Starting from the line that contains "obj.matrix_parent_inverse = Matrix.Identity(4)", copy every line exactly until the line that contains "return low, high", which is also included.
[Start of The input]
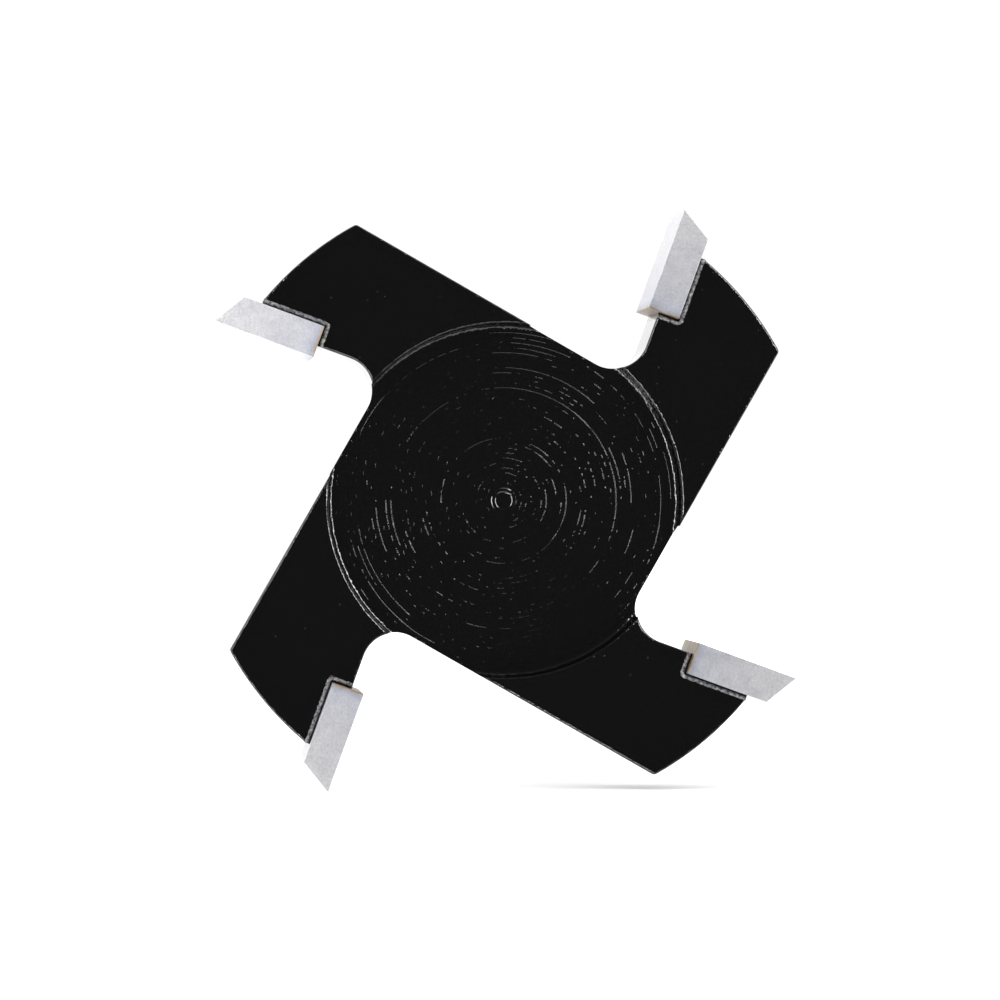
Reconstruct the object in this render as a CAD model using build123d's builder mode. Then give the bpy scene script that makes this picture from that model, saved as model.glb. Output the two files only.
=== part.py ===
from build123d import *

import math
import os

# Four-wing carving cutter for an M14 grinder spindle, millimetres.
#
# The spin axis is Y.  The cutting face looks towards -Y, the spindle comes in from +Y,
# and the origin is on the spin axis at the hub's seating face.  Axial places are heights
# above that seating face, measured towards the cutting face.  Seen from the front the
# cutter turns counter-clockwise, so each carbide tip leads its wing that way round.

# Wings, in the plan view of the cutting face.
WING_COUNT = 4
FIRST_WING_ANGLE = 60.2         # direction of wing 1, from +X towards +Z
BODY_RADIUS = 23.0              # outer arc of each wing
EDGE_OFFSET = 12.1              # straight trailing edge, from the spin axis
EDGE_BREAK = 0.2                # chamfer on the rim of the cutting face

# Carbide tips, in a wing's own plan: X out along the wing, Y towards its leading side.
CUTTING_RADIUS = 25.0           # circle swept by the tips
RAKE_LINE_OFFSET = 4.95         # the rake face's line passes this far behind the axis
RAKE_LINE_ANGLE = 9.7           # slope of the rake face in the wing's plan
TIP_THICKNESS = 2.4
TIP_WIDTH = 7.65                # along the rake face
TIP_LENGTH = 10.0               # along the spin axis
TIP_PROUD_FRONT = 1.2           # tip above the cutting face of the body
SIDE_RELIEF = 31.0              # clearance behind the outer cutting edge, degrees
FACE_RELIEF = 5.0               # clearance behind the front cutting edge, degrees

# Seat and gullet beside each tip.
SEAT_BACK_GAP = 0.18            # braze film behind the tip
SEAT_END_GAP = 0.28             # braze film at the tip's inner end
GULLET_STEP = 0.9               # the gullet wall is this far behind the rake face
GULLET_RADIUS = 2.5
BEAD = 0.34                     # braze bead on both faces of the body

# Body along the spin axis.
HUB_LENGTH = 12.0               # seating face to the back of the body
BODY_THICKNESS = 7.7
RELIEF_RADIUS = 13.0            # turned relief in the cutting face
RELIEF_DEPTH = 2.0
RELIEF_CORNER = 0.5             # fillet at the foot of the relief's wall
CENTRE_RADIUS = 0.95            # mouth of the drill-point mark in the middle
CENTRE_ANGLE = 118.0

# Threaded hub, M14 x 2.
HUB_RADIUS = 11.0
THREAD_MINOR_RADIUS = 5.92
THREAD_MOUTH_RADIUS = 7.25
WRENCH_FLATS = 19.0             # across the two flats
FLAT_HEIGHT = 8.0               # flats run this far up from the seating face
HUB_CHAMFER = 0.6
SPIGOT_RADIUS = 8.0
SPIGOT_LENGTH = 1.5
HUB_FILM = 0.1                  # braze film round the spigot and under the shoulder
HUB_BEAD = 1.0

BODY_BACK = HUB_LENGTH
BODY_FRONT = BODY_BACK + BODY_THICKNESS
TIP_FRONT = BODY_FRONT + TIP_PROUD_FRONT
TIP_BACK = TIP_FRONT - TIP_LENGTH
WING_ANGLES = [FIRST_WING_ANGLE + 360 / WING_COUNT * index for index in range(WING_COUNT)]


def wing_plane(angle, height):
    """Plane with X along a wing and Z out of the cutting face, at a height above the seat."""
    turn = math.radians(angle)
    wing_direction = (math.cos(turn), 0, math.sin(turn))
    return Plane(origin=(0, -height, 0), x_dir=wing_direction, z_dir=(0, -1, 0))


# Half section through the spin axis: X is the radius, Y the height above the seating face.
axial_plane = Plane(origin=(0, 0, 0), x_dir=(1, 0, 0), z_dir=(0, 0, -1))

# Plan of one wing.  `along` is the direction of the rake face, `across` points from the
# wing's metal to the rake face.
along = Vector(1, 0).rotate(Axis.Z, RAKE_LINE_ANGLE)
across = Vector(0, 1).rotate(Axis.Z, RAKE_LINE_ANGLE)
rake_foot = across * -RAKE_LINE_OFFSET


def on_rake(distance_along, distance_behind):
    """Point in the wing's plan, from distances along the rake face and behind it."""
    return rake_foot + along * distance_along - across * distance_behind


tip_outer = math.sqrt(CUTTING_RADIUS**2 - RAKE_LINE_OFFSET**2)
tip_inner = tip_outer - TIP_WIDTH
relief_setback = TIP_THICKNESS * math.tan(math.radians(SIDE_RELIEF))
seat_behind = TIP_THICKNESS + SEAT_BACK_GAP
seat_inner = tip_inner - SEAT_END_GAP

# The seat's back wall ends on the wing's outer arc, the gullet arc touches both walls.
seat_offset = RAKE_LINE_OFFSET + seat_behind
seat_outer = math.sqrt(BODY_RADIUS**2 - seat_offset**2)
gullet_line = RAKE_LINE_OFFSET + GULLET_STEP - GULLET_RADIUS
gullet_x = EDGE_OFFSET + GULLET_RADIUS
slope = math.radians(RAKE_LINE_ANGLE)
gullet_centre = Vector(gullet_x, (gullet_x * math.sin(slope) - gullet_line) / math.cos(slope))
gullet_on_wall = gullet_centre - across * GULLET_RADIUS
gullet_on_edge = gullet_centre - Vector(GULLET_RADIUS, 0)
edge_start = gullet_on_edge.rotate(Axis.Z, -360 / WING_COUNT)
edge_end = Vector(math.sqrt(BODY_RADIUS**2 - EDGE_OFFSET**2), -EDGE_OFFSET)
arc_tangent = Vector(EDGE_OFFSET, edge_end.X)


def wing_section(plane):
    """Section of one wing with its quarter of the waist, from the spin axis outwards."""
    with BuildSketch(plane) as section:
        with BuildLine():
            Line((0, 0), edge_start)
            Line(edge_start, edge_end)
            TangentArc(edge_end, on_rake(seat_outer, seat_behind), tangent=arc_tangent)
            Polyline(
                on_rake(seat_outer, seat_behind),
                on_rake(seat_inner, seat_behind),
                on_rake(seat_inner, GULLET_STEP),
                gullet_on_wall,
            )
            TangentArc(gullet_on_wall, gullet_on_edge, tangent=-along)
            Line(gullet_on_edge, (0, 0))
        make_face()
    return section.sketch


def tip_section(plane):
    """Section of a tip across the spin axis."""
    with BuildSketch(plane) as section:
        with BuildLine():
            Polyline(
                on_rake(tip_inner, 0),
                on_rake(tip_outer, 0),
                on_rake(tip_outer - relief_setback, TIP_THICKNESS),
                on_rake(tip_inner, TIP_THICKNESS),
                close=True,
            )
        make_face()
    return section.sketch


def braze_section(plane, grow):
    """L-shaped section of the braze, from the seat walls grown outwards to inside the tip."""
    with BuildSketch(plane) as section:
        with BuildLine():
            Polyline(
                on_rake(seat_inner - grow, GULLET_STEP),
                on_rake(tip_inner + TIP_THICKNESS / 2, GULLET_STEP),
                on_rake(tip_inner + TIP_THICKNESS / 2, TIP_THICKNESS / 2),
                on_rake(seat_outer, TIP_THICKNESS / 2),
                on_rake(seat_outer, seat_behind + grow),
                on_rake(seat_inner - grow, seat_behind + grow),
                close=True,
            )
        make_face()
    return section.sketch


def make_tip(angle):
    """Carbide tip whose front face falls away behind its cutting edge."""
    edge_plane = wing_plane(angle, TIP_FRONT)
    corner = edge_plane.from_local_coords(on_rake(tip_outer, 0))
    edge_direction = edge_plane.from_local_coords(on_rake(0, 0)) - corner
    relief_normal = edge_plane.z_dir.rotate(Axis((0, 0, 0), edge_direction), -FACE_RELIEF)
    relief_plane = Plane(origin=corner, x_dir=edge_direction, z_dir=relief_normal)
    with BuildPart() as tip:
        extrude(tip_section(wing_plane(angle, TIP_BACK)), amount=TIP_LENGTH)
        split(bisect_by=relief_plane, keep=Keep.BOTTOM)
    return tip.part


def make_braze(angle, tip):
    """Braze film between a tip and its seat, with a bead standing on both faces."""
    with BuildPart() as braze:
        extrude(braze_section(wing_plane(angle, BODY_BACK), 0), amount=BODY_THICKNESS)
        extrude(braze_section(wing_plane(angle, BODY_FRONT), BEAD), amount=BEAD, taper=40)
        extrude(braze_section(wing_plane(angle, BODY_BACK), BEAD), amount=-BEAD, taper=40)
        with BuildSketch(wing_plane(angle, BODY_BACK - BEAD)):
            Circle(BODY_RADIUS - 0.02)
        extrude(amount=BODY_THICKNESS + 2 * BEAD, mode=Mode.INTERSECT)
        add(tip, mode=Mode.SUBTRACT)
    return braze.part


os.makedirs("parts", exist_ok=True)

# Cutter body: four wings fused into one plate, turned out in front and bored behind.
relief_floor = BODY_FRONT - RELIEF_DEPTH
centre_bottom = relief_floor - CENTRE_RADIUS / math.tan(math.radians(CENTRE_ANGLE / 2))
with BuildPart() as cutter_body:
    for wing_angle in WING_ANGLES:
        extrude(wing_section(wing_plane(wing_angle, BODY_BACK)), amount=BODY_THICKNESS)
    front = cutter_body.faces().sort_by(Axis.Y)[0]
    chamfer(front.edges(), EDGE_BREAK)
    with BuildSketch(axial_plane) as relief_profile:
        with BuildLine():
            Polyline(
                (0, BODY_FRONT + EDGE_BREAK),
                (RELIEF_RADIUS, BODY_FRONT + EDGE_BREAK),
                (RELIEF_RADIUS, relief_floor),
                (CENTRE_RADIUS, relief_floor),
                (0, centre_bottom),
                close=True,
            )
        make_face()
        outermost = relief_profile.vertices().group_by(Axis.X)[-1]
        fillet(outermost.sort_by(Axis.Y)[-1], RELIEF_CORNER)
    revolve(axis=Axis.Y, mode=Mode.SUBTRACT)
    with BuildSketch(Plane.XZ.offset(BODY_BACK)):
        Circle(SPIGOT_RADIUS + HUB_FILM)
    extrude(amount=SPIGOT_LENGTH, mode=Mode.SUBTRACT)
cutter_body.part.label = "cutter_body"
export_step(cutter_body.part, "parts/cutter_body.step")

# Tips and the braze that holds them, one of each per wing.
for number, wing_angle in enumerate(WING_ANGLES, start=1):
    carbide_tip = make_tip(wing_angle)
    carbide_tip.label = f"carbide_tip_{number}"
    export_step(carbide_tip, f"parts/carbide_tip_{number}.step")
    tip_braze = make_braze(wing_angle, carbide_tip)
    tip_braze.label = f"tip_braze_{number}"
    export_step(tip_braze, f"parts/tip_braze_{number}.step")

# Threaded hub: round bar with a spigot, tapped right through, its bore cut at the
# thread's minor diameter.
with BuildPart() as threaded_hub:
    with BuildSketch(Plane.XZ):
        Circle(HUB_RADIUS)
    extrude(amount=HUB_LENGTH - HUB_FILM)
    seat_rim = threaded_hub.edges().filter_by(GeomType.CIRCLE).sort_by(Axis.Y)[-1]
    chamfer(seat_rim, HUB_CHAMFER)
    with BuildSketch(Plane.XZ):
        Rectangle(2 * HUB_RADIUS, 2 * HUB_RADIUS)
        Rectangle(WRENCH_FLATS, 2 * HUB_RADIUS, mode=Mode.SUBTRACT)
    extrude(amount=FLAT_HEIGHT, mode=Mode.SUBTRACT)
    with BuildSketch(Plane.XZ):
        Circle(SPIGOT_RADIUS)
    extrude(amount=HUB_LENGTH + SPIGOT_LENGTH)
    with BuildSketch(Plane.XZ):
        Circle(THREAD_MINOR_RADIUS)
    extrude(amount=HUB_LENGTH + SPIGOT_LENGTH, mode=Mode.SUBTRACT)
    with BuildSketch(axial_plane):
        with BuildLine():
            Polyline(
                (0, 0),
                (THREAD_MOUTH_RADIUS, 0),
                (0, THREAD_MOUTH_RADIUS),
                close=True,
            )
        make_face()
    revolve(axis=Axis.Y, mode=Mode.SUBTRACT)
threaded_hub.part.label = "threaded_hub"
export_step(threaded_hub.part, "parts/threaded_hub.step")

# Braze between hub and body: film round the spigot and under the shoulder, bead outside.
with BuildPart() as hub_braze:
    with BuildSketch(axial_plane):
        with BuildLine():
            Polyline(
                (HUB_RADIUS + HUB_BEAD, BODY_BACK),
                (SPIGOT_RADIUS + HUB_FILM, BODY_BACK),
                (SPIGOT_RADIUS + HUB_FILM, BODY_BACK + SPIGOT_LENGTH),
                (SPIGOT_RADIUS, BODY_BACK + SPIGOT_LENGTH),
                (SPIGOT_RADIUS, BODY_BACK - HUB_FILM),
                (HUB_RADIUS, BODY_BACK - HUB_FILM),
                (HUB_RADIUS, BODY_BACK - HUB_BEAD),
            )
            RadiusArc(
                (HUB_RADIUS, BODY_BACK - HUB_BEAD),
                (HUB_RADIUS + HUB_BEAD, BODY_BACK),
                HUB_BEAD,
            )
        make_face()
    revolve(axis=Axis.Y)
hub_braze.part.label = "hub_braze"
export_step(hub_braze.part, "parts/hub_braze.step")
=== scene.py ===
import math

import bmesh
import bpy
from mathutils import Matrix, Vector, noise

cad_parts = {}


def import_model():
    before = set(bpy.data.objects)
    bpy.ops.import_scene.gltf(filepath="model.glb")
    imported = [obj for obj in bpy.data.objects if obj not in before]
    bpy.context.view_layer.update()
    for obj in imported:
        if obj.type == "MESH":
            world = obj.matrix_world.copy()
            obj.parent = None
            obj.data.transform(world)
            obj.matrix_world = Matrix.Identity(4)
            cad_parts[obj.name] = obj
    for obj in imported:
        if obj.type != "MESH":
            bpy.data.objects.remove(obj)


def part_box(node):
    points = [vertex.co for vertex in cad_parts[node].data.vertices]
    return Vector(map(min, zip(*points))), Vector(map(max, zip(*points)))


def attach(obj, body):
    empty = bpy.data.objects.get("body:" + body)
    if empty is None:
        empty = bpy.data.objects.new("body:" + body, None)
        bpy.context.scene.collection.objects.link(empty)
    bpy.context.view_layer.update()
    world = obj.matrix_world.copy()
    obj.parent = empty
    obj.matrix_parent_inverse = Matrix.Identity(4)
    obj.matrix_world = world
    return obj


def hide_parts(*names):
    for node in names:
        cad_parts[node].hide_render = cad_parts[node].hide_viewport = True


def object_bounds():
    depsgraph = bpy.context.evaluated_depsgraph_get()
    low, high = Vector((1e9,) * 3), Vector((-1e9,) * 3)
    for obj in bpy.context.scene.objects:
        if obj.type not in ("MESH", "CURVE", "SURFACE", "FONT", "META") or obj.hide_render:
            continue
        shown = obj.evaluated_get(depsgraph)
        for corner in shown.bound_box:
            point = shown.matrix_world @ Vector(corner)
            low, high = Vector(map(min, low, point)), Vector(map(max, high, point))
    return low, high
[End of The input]
[Start of The input]
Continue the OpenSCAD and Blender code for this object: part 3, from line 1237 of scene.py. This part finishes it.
[End of The input]
- **Expected answer**
    obj.matrix_parent_inverse = Matrix.Identity(4)
    obj.matrix_world = world
    return obj


def hide_parts(*names):
    for node in names:
        cad_parts[node].hide_render = cad_parts[node].hide_viewport = True


def object_bounds():
    depsgraph = bpy.context.evaluated_depsgraph_get()
    low, high = Vector((1e9,) * 3), Vector((-1e9,) * 3)
    for obj in bpy.context.scene.objects:
        if obj.type not in ("MESH", "CURVE", "SURFACE", "FONT", "META") or obj.hide_render:
            continue
        shown = obj.evaluated_get(depsgraph)
        for corner in shown.bound_box:
            point = shown.matrix_world @ Vector(corner)
            low, high = Vector(map(min, low, point)), Vector(map(max, high, point))
    return low, high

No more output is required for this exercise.